- Task objective: Return the lines from the line containing "What FreeCAD Python" through the line containing "# last step" exactly. No other line should appear in the answer.
═════ Task data ═════
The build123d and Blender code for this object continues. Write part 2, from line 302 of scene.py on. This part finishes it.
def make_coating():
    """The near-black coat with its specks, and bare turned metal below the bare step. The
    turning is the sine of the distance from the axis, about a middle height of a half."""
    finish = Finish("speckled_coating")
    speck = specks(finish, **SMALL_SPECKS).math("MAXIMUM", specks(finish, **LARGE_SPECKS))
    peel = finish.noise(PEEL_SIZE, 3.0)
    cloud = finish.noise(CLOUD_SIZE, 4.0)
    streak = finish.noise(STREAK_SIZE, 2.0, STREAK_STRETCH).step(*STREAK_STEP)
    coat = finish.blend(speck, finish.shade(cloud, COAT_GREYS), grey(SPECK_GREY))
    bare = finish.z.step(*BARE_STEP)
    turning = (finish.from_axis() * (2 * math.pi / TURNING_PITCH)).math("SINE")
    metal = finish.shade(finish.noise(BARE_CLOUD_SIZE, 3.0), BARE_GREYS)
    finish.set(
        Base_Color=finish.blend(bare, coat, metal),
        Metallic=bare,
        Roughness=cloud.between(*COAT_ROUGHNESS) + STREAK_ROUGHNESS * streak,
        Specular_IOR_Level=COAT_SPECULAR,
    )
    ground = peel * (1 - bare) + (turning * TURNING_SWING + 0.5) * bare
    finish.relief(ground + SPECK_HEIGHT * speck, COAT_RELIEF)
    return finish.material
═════
═════ Task data ═════
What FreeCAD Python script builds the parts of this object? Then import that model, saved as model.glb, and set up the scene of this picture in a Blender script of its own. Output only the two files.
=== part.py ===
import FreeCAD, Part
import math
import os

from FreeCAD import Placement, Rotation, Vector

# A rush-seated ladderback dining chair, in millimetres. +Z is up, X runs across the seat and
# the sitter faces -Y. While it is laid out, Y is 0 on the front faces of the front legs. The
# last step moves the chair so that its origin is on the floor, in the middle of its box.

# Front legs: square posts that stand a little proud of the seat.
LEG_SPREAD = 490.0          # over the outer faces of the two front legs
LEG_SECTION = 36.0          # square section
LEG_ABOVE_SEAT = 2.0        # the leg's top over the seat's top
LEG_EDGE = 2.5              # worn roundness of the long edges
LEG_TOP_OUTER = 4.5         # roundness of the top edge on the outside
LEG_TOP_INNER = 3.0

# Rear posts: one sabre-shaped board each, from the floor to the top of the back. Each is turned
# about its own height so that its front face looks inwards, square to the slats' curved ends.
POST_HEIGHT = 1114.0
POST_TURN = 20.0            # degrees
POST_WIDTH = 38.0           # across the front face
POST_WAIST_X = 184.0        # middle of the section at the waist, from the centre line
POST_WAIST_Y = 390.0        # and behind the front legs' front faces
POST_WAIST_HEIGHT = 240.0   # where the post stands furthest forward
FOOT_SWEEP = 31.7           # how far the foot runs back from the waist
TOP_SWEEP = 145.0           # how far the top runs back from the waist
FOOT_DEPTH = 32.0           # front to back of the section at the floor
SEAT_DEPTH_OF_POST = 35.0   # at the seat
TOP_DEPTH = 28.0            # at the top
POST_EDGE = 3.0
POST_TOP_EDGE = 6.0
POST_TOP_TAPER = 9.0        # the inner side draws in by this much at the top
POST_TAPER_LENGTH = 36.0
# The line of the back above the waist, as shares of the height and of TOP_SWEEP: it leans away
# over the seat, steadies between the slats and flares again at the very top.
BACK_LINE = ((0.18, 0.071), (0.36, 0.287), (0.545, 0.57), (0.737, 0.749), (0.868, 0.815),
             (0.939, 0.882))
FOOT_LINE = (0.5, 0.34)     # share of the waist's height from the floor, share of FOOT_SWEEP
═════
═════ Task data ═════
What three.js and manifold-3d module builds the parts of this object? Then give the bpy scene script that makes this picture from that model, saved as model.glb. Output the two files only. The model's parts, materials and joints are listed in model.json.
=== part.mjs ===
═════
- Final result:
What FreeCAD Python script builds the parts of this object? Then import that model, saved as model.glb, and set up the scene of this picture in a Blender script of its own. Output only the two files.
=== part.py ===
import FreeCAD, Part
import math
import os

from FreeCAD import Placement, Rotation, Vector

# A rush-seated ladderback dining chair, in millimetres. +Z is up, X runs across the seat and
# the sitter faces -Y. While it is laid out, Y is 0 on the front faces of the front legs. The
# last step moves the chair so that its origin is on the floor, in the middle of its box.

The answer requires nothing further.